Is there any way to avoid it?
There just might be.
Despite what it may seem like now, I actually like meeting new people. It’s fun learning about people’s stories and experiences and sharing your own in return. No goals, no strings attached. Just friendly, sincere interactions between normal people. And then, the moment you know you’ve made a new friend is one of the best feelings in the world.
So why don’t we just do that instead?
Instead of just trying to make connections, why don’t we just focus on making friendships? If there are professional motivations, then worry about those later after you’ve established a relationship and made it clear you’re not trying to use the person for something. A friendship can be much more powerful than a shallow connection; they’re intrinsically worth so much more. Friendships are genuine bonds, formed between two people who actually enjoy each other’s company and aren’t always trying to actively use each other for personal gain. Anything else is secondary.
That’s what I did this summer. Instead of trying to focus on networking and making those shallow connections, I just tried to make friends. That’s why I didn’t attend as many “meetups” as I thought I would, coming to the “Tech Central” that is San Francisco. That’s why I organized dinners for complete strangers through the Bay Area Interns Slack group and had a great time just eating and talking with cool people. That’s why I avoided trying to “pitch” or sell myself to others and just focused on getting to know other people for the sake of getting to know them.

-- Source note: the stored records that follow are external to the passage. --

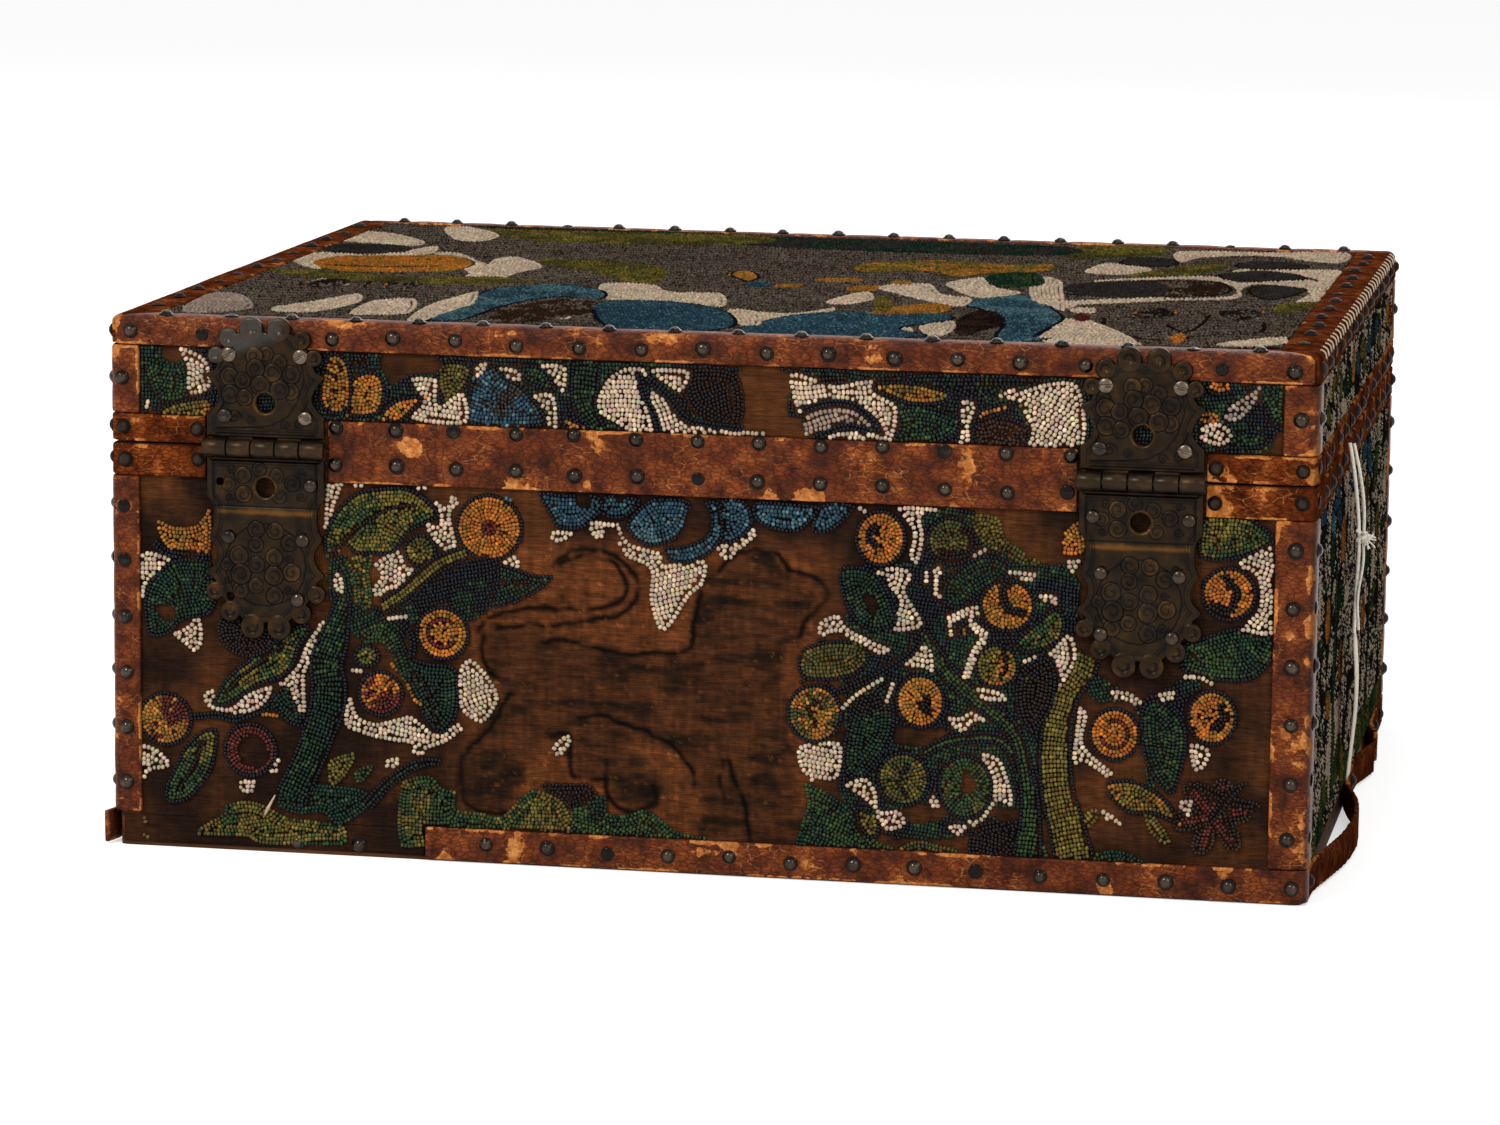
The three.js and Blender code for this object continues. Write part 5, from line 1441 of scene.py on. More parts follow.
    def draw(self, kind, tones, option, numbers):
        p = np.asarray(numbers, float)
        if kind == "fruit":
            return self.fruit(*p[0], *p[1], tones, option)
        if kind == "trunk":
            return self.trunk(p, tones)
        if kind == "line":
            line = smooth_line(p, 0.2)
            _, aside = directions(line)
            for k in range(int(option)):
                self.lay(line + aside * PITCH * (k - (int(option) - 1) / 2), tones, 0.3 * RISE)
            return None
        outline = smooth_line(p, 0.3, closed=True)
        if kind == "bare":
            return self.keep_bare(outline)
        if kind == "rows":
            self.shape(outline, tones, 1, 0.0)
        elif kind == "rowsf":
            self.rows(outline, tones, self.rng.uniform(-0.3, 0.3))
        else:
            self.shape(outline, tones, 9 if kind == "leaf" else 3, drawn=kind == "leaf")
        return None

    def flower(self, x, y):
        """Six brown petals round a place, with a dark red rib in each."""
        turns = [(math.cos(turn), math.sin(turn)) for turn in np.radians(12 + 60 * np.arange(6))]
        for c, s in turns:
            self.draw("line", "m", "2", [(x, y), np.round((x + 11 * c, y + 11 * s))])
        around = 2 * math.pi * np.arange(8) / 8
        along, aside = 8.2 + 6.2 * np.cos(around), 3.9 * np.sin(around)
        for c, s in turns:
            self.draw("leaf", "eek", "", np.round(np.stack([x + along * c - aside * s,
                                                            y + along * s + aside * c], 1)))

    def draw_text(self, text, plane):
        for motif in read_motifs(text, plane):
            self.draw(*motif)


ICO_A, ICO_B = 0.5257311, 0.8506508
ICO = np.array([(-ICO_A, ICO_B, 0), (ICO_A, ICO_B, 0), (-ICO_A, -ICO_B, 0), (ICO_A, -ICO_B, 0),
                (0, -ICO_A, ICO_B), (0, ICO_A, ICO_B), (0, -ICO_A, -ICO_B), (0, ICO_A, -ICO_B),
                (ICO_B, 0, -ICO_A), (ICO_B, 0, ICO_A), (-ICO_B, 0, -ICO_A), (-ICO_B, 0, ICO_A)])
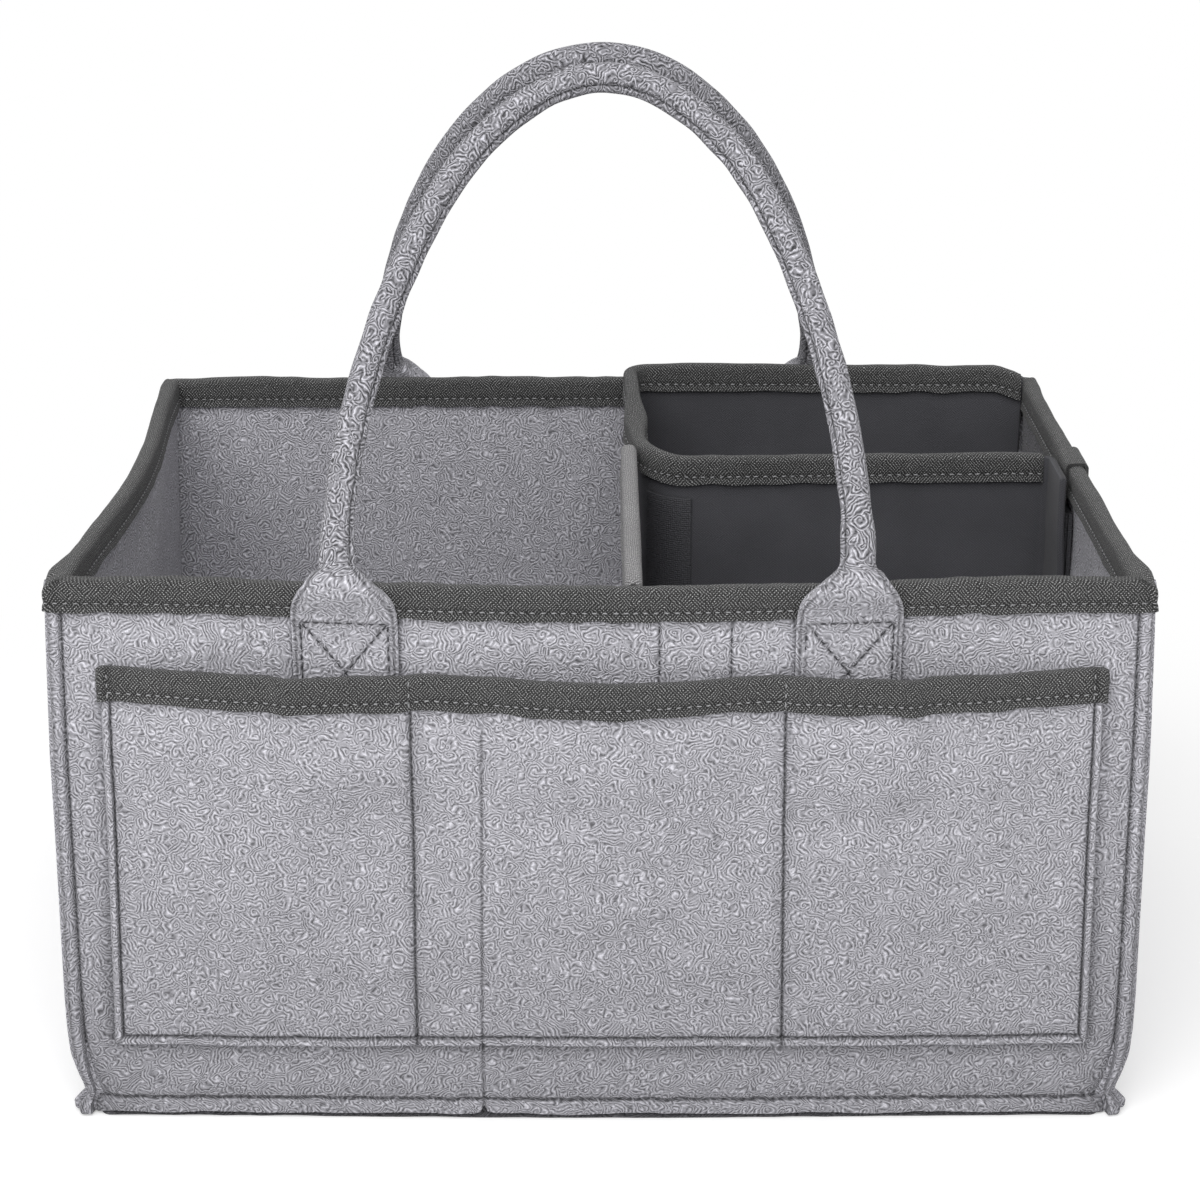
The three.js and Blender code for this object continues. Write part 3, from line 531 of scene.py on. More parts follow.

And I enjoyed every second of it.
Inevitably, people will find holes in this argument. They’ll say that this strange new theory of replacing connections with friendships is just another ploy, a means to an end. Making friends and then using them for whatever one may have in mind. They’ll say that it won’t work, and that most people will always resort to networking to get what they want. Maybe we’ll have to accept that these shallow, surface-level interactions and conversations will always be a part of society.
It’s an idealistic thought, I know, getting rid of networking.
But, somehow, I think we’d be better off that way.